begin RECORDED INFORMATION

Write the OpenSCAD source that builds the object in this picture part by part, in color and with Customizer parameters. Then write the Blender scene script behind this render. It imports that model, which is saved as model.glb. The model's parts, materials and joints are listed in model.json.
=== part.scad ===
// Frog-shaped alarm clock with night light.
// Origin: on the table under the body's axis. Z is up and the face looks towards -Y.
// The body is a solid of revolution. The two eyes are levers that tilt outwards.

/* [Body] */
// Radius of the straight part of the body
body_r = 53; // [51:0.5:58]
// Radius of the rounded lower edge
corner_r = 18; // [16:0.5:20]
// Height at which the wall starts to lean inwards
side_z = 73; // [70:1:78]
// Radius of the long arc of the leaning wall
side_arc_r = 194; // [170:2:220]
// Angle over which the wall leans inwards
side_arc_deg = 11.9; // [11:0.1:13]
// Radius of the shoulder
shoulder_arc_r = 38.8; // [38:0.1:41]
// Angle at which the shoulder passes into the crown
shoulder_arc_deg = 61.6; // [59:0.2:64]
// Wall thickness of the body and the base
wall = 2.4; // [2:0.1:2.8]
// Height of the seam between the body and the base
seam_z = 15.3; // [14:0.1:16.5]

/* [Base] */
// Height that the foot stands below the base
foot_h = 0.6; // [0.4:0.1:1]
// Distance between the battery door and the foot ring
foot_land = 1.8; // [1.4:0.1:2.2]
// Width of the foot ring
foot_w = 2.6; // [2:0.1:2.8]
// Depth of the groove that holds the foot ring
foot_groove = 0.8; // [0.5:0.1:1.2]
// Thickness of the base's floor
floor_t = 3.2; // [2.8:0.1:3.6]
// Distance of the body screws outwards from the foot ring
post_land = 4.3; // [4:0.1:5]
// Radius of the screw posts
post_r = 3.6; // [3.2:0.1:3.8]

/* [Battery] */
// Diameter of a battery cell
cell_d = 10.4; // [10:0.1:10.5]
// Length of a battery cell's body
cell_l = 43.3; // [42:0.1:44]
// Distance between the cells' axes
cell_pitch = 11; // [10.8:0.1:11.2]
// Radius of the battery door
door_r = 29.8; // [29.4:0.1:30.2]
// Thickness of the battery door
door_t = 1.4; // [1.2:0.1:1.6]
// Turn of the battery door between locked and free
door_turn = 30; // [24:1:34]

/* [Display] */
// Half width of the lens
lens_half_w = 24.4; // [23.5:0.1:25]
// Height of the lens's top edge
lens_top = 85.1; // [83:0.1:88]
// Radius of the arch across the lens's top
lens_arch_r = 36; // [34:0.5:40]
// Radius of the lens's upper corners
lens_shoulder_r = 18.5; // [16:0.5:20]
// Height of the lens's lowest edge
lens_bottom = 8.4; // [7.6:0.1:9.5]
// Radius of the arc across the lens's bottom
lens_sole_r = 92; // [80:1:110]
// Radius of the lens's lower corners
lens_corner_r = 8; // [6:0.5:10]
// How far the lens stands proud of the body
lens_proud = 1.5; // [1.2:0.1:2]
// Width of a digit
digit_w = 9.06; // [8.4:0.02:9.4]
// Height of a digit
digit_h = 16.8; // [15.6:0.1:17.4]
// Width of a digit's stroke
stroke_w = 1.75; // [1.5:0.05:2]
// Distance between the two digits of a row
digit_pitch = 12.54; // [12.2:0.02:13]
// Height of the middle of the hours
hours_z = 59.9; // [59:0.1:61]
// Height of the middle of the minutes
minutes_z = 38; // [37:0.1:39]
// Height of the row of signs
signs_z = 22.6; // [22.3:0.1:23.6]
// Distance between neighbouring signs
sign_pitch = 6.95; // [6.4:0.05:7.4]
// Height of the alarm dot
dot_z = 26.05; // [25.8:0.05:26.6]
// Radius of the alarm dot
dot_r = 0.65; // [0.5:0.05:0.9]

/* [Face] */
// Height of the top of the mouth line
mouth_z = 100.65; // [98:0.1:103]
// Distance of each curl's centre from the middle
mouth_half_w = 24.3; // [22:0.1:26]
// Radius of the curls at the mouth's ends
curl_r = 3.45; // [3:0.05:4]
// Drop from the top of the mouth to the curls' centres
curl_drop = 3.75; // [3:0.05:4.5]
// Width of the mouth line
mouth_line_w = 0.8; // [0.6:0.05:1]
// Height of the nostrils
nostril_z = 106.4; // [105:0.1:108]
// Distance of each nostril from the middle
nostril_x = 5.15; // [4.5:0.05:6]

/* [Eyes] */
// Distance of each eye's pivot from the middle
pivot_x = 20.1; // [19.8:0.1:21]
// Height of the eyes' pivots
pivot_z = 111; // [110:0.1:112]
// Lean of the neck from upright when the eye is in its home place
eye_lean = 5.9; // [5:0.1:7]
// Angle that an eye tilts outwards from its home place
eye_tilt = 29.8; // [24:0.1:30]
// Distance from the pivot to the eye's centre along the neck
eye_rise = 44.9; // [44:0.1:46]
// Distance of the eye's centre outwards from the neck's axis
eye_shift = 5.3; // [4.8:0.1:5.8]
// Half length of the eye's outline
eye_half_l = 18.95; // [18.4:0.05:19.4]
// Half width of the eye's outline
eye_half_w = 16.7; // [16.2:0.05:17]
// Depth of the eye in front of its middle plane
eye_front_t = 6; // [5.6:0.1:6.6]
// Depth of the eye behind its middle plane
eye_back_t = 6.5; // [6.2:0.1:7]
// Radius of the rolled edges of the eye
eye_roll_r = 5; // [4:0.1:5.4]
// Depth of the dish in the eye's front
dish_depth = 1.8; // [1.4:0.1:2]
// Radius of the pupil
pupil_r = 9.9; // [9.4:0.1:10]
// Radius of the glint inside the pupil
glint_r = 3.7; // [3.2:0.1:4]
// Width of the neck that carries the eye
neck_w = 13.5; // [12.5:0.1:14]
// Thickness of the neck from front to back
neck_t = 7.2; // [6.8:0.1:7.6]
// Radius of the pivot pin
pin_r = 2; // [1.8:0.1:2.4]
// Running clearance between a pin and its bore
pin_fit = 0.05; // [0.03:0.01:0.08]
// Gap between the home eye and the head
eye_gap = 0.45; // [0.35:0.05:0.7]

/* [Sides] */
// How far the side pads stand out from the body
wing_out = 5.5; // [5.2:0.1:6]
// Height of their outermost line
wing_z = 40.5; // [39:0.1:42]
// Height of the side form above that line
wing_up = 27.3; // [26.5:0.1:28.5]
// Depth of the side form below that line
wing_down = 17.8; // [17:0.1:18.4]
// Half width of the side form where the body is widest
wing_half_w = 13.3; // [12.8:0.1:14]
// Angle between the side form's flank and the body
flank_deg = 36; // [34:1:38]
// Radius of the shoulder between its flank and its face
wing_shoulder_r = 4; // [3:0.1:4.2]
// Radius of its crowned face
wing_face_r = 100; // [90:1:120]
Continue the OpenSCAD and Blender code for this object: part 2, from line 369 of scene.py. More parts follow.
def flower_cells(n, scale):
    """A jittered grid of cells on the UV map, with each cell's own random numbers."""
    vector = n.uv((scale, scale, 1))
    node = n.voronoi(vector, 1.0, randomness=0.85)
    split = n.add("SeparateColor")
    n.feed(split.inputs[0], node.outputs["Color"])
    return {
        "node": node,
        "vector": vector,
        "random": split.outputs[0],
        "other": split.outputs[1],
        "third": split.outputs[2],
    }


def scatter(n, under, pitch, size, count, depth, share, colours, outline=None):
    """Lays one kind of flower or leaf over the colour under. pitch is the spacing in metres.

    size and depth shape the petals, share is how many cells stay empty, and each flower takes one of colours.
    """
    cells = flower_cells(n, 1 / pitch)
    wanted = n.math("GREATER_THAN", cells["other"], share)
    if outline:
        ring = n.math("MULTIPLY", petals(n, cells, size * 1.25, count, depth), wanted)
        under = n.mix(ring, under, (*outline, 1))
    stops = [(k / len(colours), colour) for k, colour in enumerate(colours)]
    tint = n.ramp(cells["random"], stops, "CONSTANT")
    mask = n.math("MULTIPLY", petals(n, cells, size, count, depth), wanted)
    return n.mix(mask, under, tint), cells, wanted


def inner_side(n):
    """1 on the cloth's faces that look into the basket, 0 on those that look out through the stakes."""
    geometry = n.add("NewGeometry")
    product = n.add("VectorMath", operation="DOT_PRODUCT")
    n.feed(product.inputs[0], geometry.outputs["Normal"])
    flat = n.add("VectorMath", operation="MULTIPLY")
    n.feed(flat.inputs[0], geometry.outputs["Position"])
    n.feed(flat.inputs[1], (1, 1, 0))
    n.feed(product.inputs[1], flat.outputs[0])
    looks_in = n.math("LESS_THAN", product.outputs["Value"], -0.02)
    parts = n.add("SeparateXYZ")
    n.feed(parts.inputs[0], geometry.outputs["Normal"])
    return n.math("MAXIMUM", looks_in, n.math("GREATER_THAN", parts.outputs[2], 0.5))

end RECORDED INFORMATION

* _TASK TO COMPLETE_
Reproduce the records above exactly, from the first line through the line containing "that tilt outwards.", and output nothing else.

* _TASK RESULT_
Write the OpenSCAD source that builds the object in this picture part by part, in color and with Customizer parameters. Then write the Blender scene script behind this render. It imports that model, which is saved as model.glb. The model's parts, materials and joints are listed in model.json.
=== part.scad ===
// Frog-shaped alarm clock with night light.
// Origin: on the table under the body's axis. Z is up and the face looks towards -Y.
// The body is a solid of revolution. The two eyes are levers that tilt outwards.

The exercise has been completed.